«Per Elisabetta intanto si compì il tempo del parto e diede alla luce un figlio. 58I vicini e i parenti udirono che il Signore aveva manifestato in lei la sua grande misericordia, e si rallegravano con lei.
59Otto giorni dopo vennero per circoncidere il bambino e volevano chiamarlo con il nome di suo padre, Zaccaria. 60Ma sua madre intervenne: “No, si chiamerà Giovanni”. 61Le dissero: “Non c’è nessuno della tua parentela che si chiami con questo nome”. 62Allora domandavano con cenni a suo padre come voleva che si chiamasse.63Egli chiese una tavoletta e scrisse: “Giovanni è il suo nome”. Tutti furono meravigliati. 64All’istante gli si aprì la bocca e gli si sciolse la lingua, e parlava benedicendo Dio. 65Tutti i loro vicini furono presi da timore, e per tutta la regione montuosa della Giudea si discorreva di tutte queste cose. 66Tutti coloro che le udivano, le custodivano in cuor loro, dicendo: «”Che sarà mai questo bambino?”. E davvero la mano del Signore era con lui. Il bambino cresceva e si fortificava nello spirito. Visse in regioni deserte fino al giorno della sua manifestazione a Israele». (Lc 1, 57-66)
A scegliere il nome del bambino è la madre, Elisabetta: «Si chiamerà Giovanni!» (v. 60). Fatto inaudito per due motivi: in quella cultura non spettava alla madre imporre il nome al nascituro; il figlio qui non eredita il nome del padre Zaccaria. Tra l’altro Giovanni non erediterà nemmeno la professione paterna: non diventerà sacerdote.
Giovanni rappresenta il lento e faticoso passaggio dalla religione del ‘si è sempre fatto così’, alla fede, accoglienza della novità dello Spirito che trasforma e apre orizzonti di futuro: «Egli deve crescere e io invece diminuire» (Gv 3, 3), la possibilità di far spazio perché l’altro possa compiere in sé la sua opera.
Giovanni è il profeta con un piede ancora nella terra arida dell’Antico Testamento e uno nel Nuovo, l’uomo in bilico tra la staticità della morale e il compimento dell’umano.
Il padre Zaccaria ha consumato da ‘uomo di Dio’ la sua vita in un Tempio, sempre al cospetto del suo Dio. Insieme alla propria moglie Elisabetta erano considerati ‘giusti agli occhi di Dio, osservando in modo irreprensibile tutti i comandamenti e i precetti del Signore’ (Lc 1, 6). Due uomini religiosi dunque ma sterili (1, 7). La vita chiusa nel cerchio del divino rende la vita sterile, muta e sorda. Infatti Zaccaria con tutto il suo stare dinanzi a Dio quando questi si è finalmente fatto presente, non l’ha riconosciuto, e per questo è divenuto muto (1, 20). Non solo, quando gli chiederanno come avrebbe voluto chiamare il figlio, glielo comunica con cenni (1, 62), a dire che era pure sordo.

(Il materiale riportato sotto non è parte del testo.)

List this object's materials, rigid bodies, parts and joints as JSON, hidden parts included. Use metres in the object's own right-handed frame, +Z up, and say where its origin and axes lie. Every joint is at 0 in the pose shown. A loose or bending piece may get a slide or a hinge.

Sì, occorre molto altro che la religione per rendersi attenti alla visita di Dio nella propria vita. La sorpresa di Dio invaderà l’esistenza sempre aldilà di come lo si è previsto o meritato. Scorre al di là di ciò che noi pensiamo ed immaginiamo.

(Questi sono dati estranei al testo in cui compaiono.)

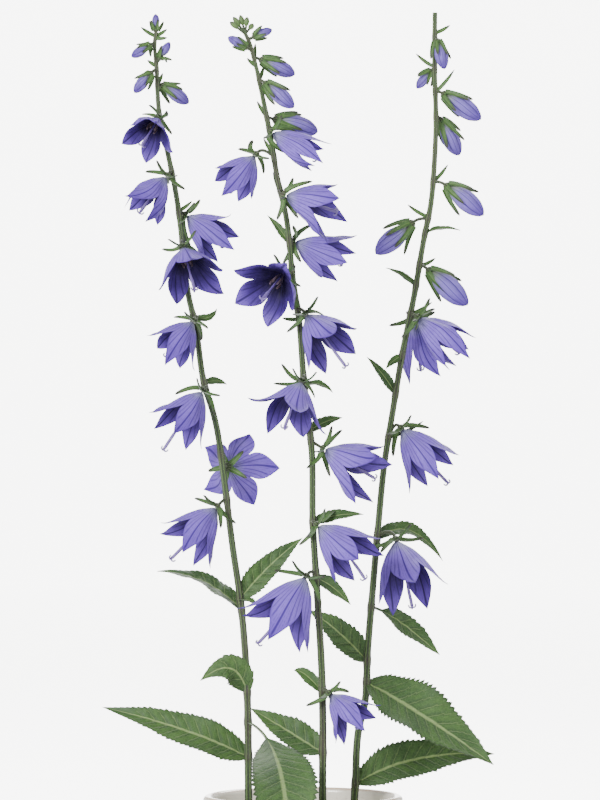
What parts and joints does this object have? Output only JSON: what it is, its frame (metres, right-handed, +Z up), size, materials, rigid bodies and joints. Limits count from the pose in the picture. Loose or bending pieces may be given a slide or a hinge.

Giovanni rappresenta l’uomo che lentamente si distacca dal vecchio mondo religioso anche se la sua immagine di Dio continuerà ad essere infarcita da immagini tremende: «Razza di vipere! Chi vi ha fatto credere di poter sfuggire all’ira imminente? Già la scure è posta alla radice degli alberi; perciò ogni albero che non dà buon frutto viene tagliato e gettato nel fuoco. […] colui che viene dopo di me […] tiene in mano la pala e pulirà la sua aia e raccoglierà il suo frumento nel granaio, ma brucerà la paglia con un fuoco inestinguibile» (Mt 3, 7 seg). In realtà Gesù, la manifestazione di Dio nel mondo, non chiamerà vipere nessuno ma solo amici (cfr. Gv 15, 15), e non brucerà col fuoco nessuno, ma rivelerà che Dio è l’amore benevolo anche verso gli ingrati e i malvagi (Lc 6, 35).
Ma alla fine Giovanni (il cui nome significa ‘dono di Dio’) sarà un uomo che imparerà a prendere posizione dinanzi ai grandi e ai potenti, al male, disposto a portarne tutte le conseguenze. Infatti morirà per mano di Erode e le ultime parole di Gesù su di lui saranno: «fra i nati di donna non è sorto nessuno più grande di Giovanni Battista;tuttavia il più piccolo del Regno dei Cieli è più grande di lui» (Mt 11, 11).